Obama’s rocky relationship with Israel and its leadership has been in the headlines again in the past few weeks due to accusations by former Israeli Ambassador to Washington Michael Oren that the president is to blame for the poor state of bilateral ties.

Ahead of last week’s release of his book “Ally,” on the Israel-US relationship, Oren penned several opinion pieces that received mixed reactions from US political figures and the Jewish community, including “How Obama abandoned Israel” in the Wall Street Journal.

He also gave a lengthy interview to the Times of Israel in which he echoed charges in “Ally” to the effect that aspects of US-Israel ties are “in tatters” because of the president. In that interview, Oren highlighted Clinton’s “empathy” for Israel and her “rapport” with Netanyahu.

Asked by donors about Oren’s claims regarding Obama, Clinton would only say: “I know Michael well, but I haven’t read the book.”

Democratic donor Jay Jacobs, describing a gathering in Long Island, said Clinton had stressed “in no uncertain terms her full and fervent support of the state of Israel and the defense of the state of Israel.”

Politico noted that Clinton was deeply interested in securing the donations of certain wealthy American Jews, which would provide a significant boost to her campaign.

It also said that the presidential contender’s solid track record on Israel has given the Jewish community good reason to trust her.

“Hillary has a lot of credibility and support in the Jewish community,” Jacobs said. “It’s broad and deep. People understand that she has fought and has been there as an advocate.”

The article examined Clinton’s attitude towards the emerging nuclear deal with Iran, which has largely been a “wait and see” approach: she supports the talks, but says no deal is better than a bad one.

But it also noted that when it comes to voting in 2016, Iran will not be high on the list of American’s concerns.

“Do people in my community talk about the Iran deal? Sure. But is it affecting their support for Hillary Clinton? No,” said Democratic consultant Steve Rabinowitz. “Iran certainly will — and already has — become a Republican talking point, but it will not move three votes or $3.”

Hillary Clinton and Benjamin Netanyahu, July. (photo credit: Ohad Zwigenberg/Pool/Flash90)
Hillary Clinton and Benjamin Netanyahu, July 2012. (Ohad Zwigenberg/Pool/Flash90)

In his Times of Israel interview, ex-envoy Oren, now a Kulanu MK, said Clinton “gets it” where Israel is concerned.

“I had a lot of hours working with Hillary. She’s an incredibly formidable intellect, physically robust. She’s of that generation that still has that warm place in her heart (for Israel). Her formational experience with Israel was the Six Day War and not, say, the First Intifada. But we’d still have to move toward her. We’d have to meet her halfway. If she were president — and this is all highly hypothetical — and we retained the status quo (on the Palestinians), we would still be in a very difficult situation,” Oren said.

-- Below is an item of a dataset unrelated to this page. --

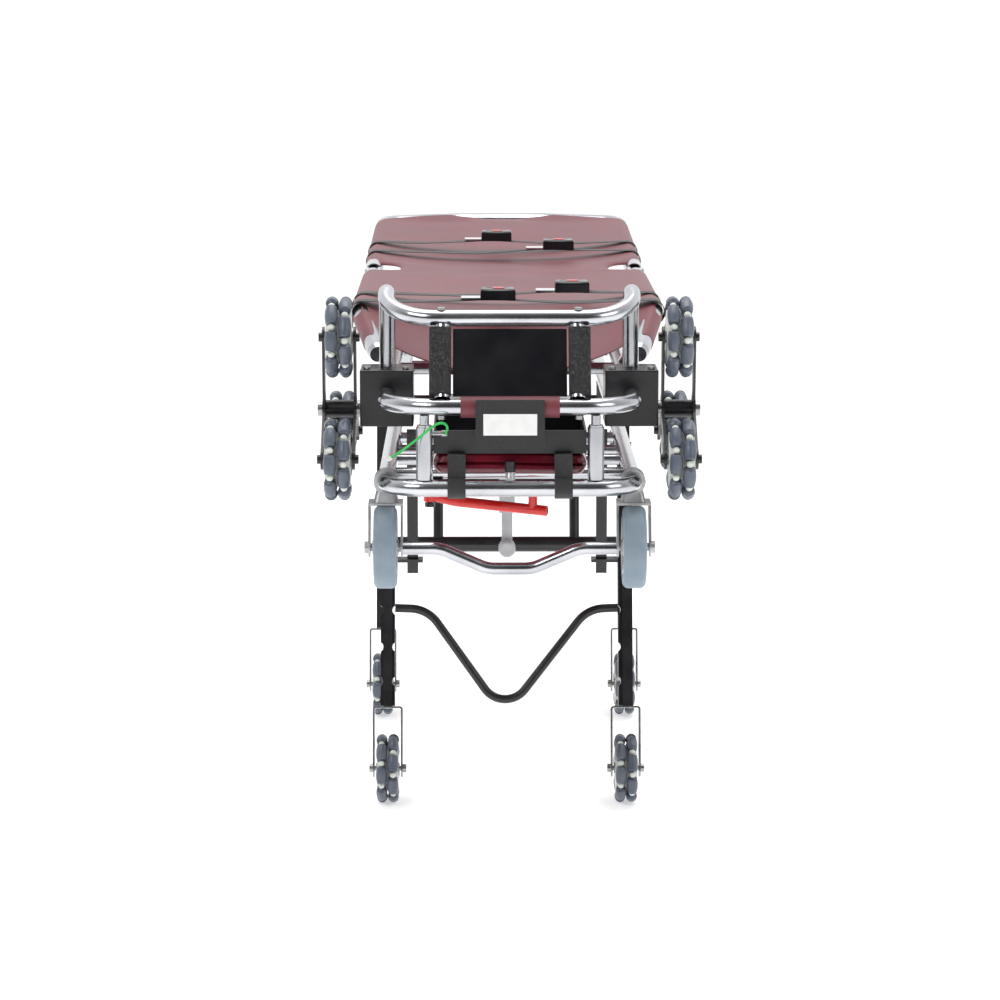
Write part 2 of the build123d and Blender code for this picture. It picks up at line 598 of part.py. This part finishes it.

Knesset member Michael Oren of the Kulanu party, March 29, 2015 (Nati Shohat/Flash90)
Knesset member Michael Oren of the Kulanu party, March 29, 2015 (Nati Shohat/Flash90)

Clinton “comes from a place of empathy,” Oren added, and has “a rapport” with Netanyahu. “They go back. She understands certain things about Israel. She writes about it in her book. She gets it.”

On Thursday it was reported that New York hedge fund billionaire George Soros and Hollywood director Steven Spielberg are among the biggest donors to a group backing Clinton’s presidential run.

Priorities USA Action will report having raised $15.6 million in the past three months when it discloses its fundraising information this month, according to an official at the group who spoke on condition of anonymity because he was not authorized to discuss fundraising.

The group is called a super PAC, an organization that can campaign on behalf of a candidate, but cannot coordinate efforts with them.

Super PACs can take donations of unlimited size. The biggest gift to the pro-Clinton group was worth $2 million and came from media mogul Haim Saban, owner of the Spanish-language Univision network in the US

Clinton’s campaign reported Wednesday it has raised $45 million since she declared her candidacy in mid-April.